--- Problem to solve ---
Starting with the line that contains "DOC.recompute()" and stopping after the line that contains "obj.matrix_world = world", output every line exactly as it stands.
======
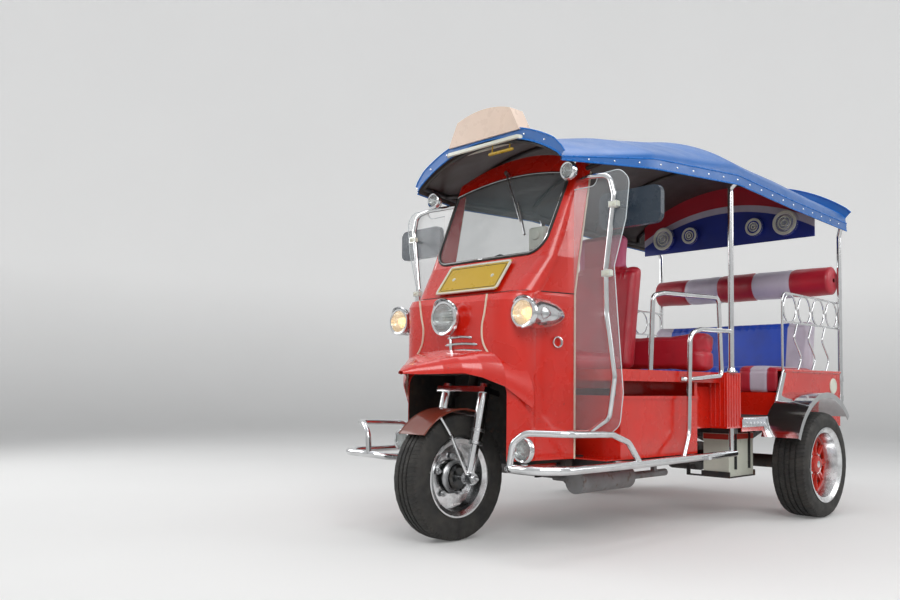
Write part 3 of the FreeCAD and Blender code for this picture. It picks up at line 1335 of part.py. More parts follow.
# Wheels
front_centre = (Size(0), Size(0), S.front_tyre_radius)
keep("front_rim", front_rim(front_centre), 0)
keep("front_tyre", tyre("front_tyre_body", front_centre, S.front_tyre_radius, S.front_tyre_width,
                        S.front_tyre_width / 2 - FRONT_RIM_INSET, S.front_rim_radius), 0)
rear_rim_half = S.rear_tyre_width / 2 - REAR_RIM_INSET
for side, suffix in zip(SIDES, ("left", "right")):
    centre = (S.rear_wheel_x * side, S.wheelbase, S.rear_tyre_radius)
    keep("rear_rim_" + suffix, rear_rim("rear_rim_" + suffix, centre, side < 0), S.wheelbase)
    keep("rear_tyre_" + suffix,
         tyre("rear_tyre_%s_body" % suffix, centre, S.rear_tyre_radius, S.rear_tyre_width, rear_rim_half,
              S.rear_rim_radius), S.wheelbase)

DOC.recompute()
os.makedirs("parts", exist_ok=True)
for obj in SUBPARTS:
    faults = [state for state in obj.State if state in ("Invalid", "Error")]
    if faults or obj.Shape.isNull() or not obj.Shape.isValid():
        raise RuntimeError("%s was not built: %s" % (obj.Label, obj.State))
    obj.Shape.exportStep("parts/%s.step" % obj.Label)
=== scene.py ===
"""Looks of the open taxi: paint, chrome, canvas, stitched seats, tyres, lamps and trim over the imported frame."""

import math

import bmesh
import bpy
from bpy.props import FloatProperty, FloatVectorProperty, IntProperty, PointerProperty
from mathutils import Matrix, Vector, noise


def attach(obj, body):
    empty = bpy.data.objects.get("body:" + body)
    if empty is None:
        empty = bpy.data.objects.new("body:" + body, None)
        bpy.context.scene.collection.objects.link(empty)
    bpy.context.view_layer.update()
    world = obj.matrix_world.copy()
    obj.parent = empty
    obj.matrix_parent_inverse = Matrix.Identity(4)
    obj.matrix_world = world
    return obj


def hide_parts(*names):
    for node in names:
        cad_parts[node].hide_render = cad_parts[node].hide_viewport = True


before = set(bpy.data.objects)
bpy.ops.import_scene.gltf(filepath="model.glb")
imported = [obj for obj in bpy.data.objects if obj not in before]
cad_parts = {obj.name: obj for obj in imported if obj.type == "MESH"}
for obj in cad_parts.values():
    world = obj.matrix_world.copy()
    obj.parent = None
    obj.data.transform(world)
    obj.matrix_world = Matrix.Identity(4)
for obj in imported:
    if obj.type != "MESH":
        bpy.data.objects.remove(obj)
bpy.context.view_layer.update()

bl_info = {
    "name": "Open Taxi Dressing",
    "version": (1, 0, 0),
    "blender": (4, 5, 0),
    "location": "View3D > Sidebar > Taxi",
    "description": "Builds the seats, roof, tyres, lamps, trim and finishes of an open three-wheeled taxi",
    "category": "Object",
}

# The front axle's place in the frame, the two sides of the taxi, a full turn and a quarter of it
AXLE_Y = -1.17575
SIDES = (1, -1)
SUFFIXES = ((1, "left"), (-1, "right"))
TURN = 2 * math.pi
QUARTER = math.pi / 2
FORWARD = (0, -1, 0)

# Middles of the wheels and of the bolster, in millimetres back from the front axle
FRONT_WHEEL = (0, 0, 268.5)
REAR_WHEEL = (719, 1900, 270.5)
ROLL = (0, 2547.5, 1300)


def at(x, y, z):
    """A point from millimetres, with y measured back from the front axle."""
    return Vector((x / 1000, y / 1000 + AXLE_Y, z / 1000))


def tint(label, default, note):
    """A colour setting."""
    return FloatVectorProperty(name=label, description=note, subtype="COLOR", size=3, min=0, max=1,
                               default=default)


def length(label, default, note):
    """A length setting in metres."""
    return FloatProperty(name=label, description=note, subtype="DISTANCE", unit="LENGTH", default=default)


class TaxiColours(bpy.types.PropertyGroup):
    """Colours of the paint, canvas, leathercloth and trim."""
    paint: tint("Body paint", (0.68, 0.013, 0.003), "Glossy orange red of the nose, boxes and tub")
    roof: tint("Roof", (0.003, 0.120, 0.42), "Coated canvas of the roof")
    lining: tint("Roof lining", (0.040, 0.026, 0.020), "Dark cloth under the roof")
    piping: tint("Piping", (0.78, 0.66, 0.52), "Cream beading along the panel edges")
    plate: tint("Plate", (0.60, 0.38, 0.02), "Blank yellow plate")
    pale: tint("Pale enamel", (0.72, 0.74, 0.64), "Frame of the plate and case of the battery")
    sign: tint("Lamp box", (0.80, 0.62, 0.50), "Warm white lamp box on the roof")
    red_seat: tint("Red leathercloth", (0.50, 0.012, 0.030), "Driver's seat, pads and stripes")
    blue_seat: tint("Blue leathercloth", (0.012, 0.075, 0.56), "Bench")
    white_seat: tint("White leathercloth", (0.66, 0.60, 0.70), "Side panels and stripes")
    pink_seat: tint("Pink leathercloth", (0.62, 0.10, 0.22), "Sides of the headrest")
    chrome: tint("Chrome", (0.74, 0.75, 0.76), "Bright plating")
    rubber: tint("Rubber", (0.016, 0.016, 0.016), "Tyres and gaskets")
    amber: tint("Amber", (0.85, 0.26, 0.01), "Side lamps")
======
--- Full answer ---
DOC.recompute()
os.makedirs("parts", exist_ok=True)
for obj in SUBPARTS:
    faults = [state for state in obj.State if state in ("Invalid", "Error")]
    if faults or obj.Shape.isNull() or not obj.Shape.isValid():
        raise RuntimeError("%s was not built: %s" % (obj.Label, obj.State))
    obj.Shape.exportStep("parts/%s.step" % obj.Label)
=== scene.py ===
"""Looks of the open taxi: paint, chrome, canvas, stitched seats, tyres, lamps and trim over the imported frame."""

import math

import bmesh
import bpy
from bpy.props import FloatProperty, FloatVectorProperty, IntProperty, PointerProperty
from mathutils import Matrix, Vector, noise


def attach(obj, body):
    empty = bpy.data.objects.get("body:" + body)
    if empty is None:
        empty = bpy.data.objects.new("body:" + body, None)
        bpy.context.scene.collection.objects.link(empty)
    bpy.context.view_layer.update()
    world = obj.matrix_world.copy()
    obj.parent = empty
    obj.matrix_parent_inverse = Matrix.Identity(4)
    obj.matrix_world = world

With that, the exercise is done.